Nach einiger Zeit in einem Zimmer voller Orchideen duften die Kleider der Menschen wie die schöne Blume. Deshalb bittet man in asiatischen Ländern die Besucher in diese Zimmer. Es ist ein Symbol für die Bedeutung der Atmosphäre. Auch für einen gelungen Dialog ist die sorgfältige Vorbereitung und die Wahl des richtigen Ortes nicht zu unterschätzen. Wenn Menschen sich wohlfühlen und Schokolade und Kekse knabbern, ist eine Annäherung einfacher. Bei der Afghanistan-Konferenz im Petersburger Schloss im Dezember 2002 wurden aus diesem Grund aus Rücksicht auf die islamischen Teilnehmer alle alkoholischen Getränke aus der Bar entfernt.
Die
Eisbrecher
Manchmal ist ein Konflikt
hoffnungslos verfahren. Bei jeder Begegnung schlagen
die Emotionen hohe Wellen, jede Kleinigkeit löst einen
Streit aus.
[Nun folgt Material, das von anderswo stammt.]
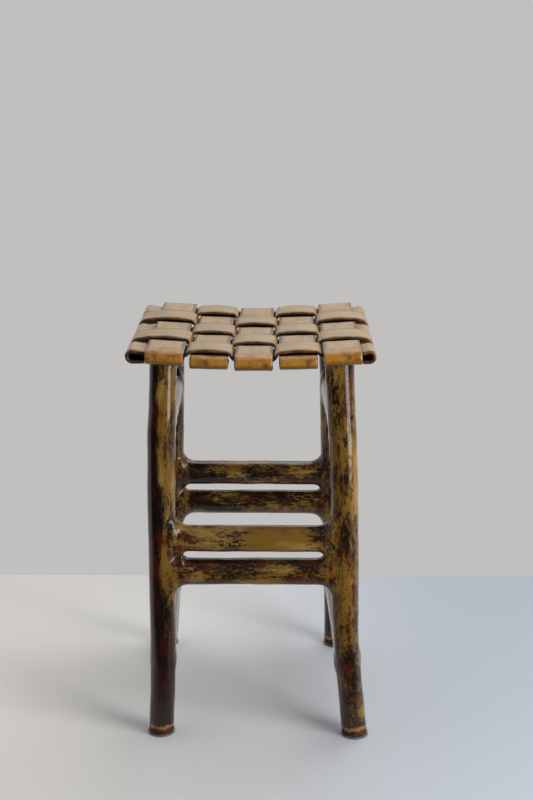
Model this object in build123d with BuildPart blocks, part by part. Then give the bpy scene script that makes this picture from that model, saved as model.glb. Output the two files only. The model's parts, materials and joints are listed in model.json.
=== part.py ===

Die gegenseitigen Verletzungen sind so tief,
dass beide Parteien völlig verhärtet sind. Eine mutige
und entschlossene Person kann dennoch versuchen, das
Eis zu brechen. Ein solcher Vermittler sollte in der
Lage sein, beide Seiten des Konfliktes nachzuvollziehen
und neutral zu bleiben. Beide Parteien müssen ihm vertrauen
können. Meist spricht der Vermittler zunächst mit jeder
Seite allein. So kann ein Gespräch zunächst über diese
dritte Person laufen, bis der Streit so weit entschärft
ist, dass mit der gemeinsamen Suche nach einer Lösung
begonnen werden kann. Dabei wird insbesondere darauf
bedacht, dass keine Seite bevorteilt wird.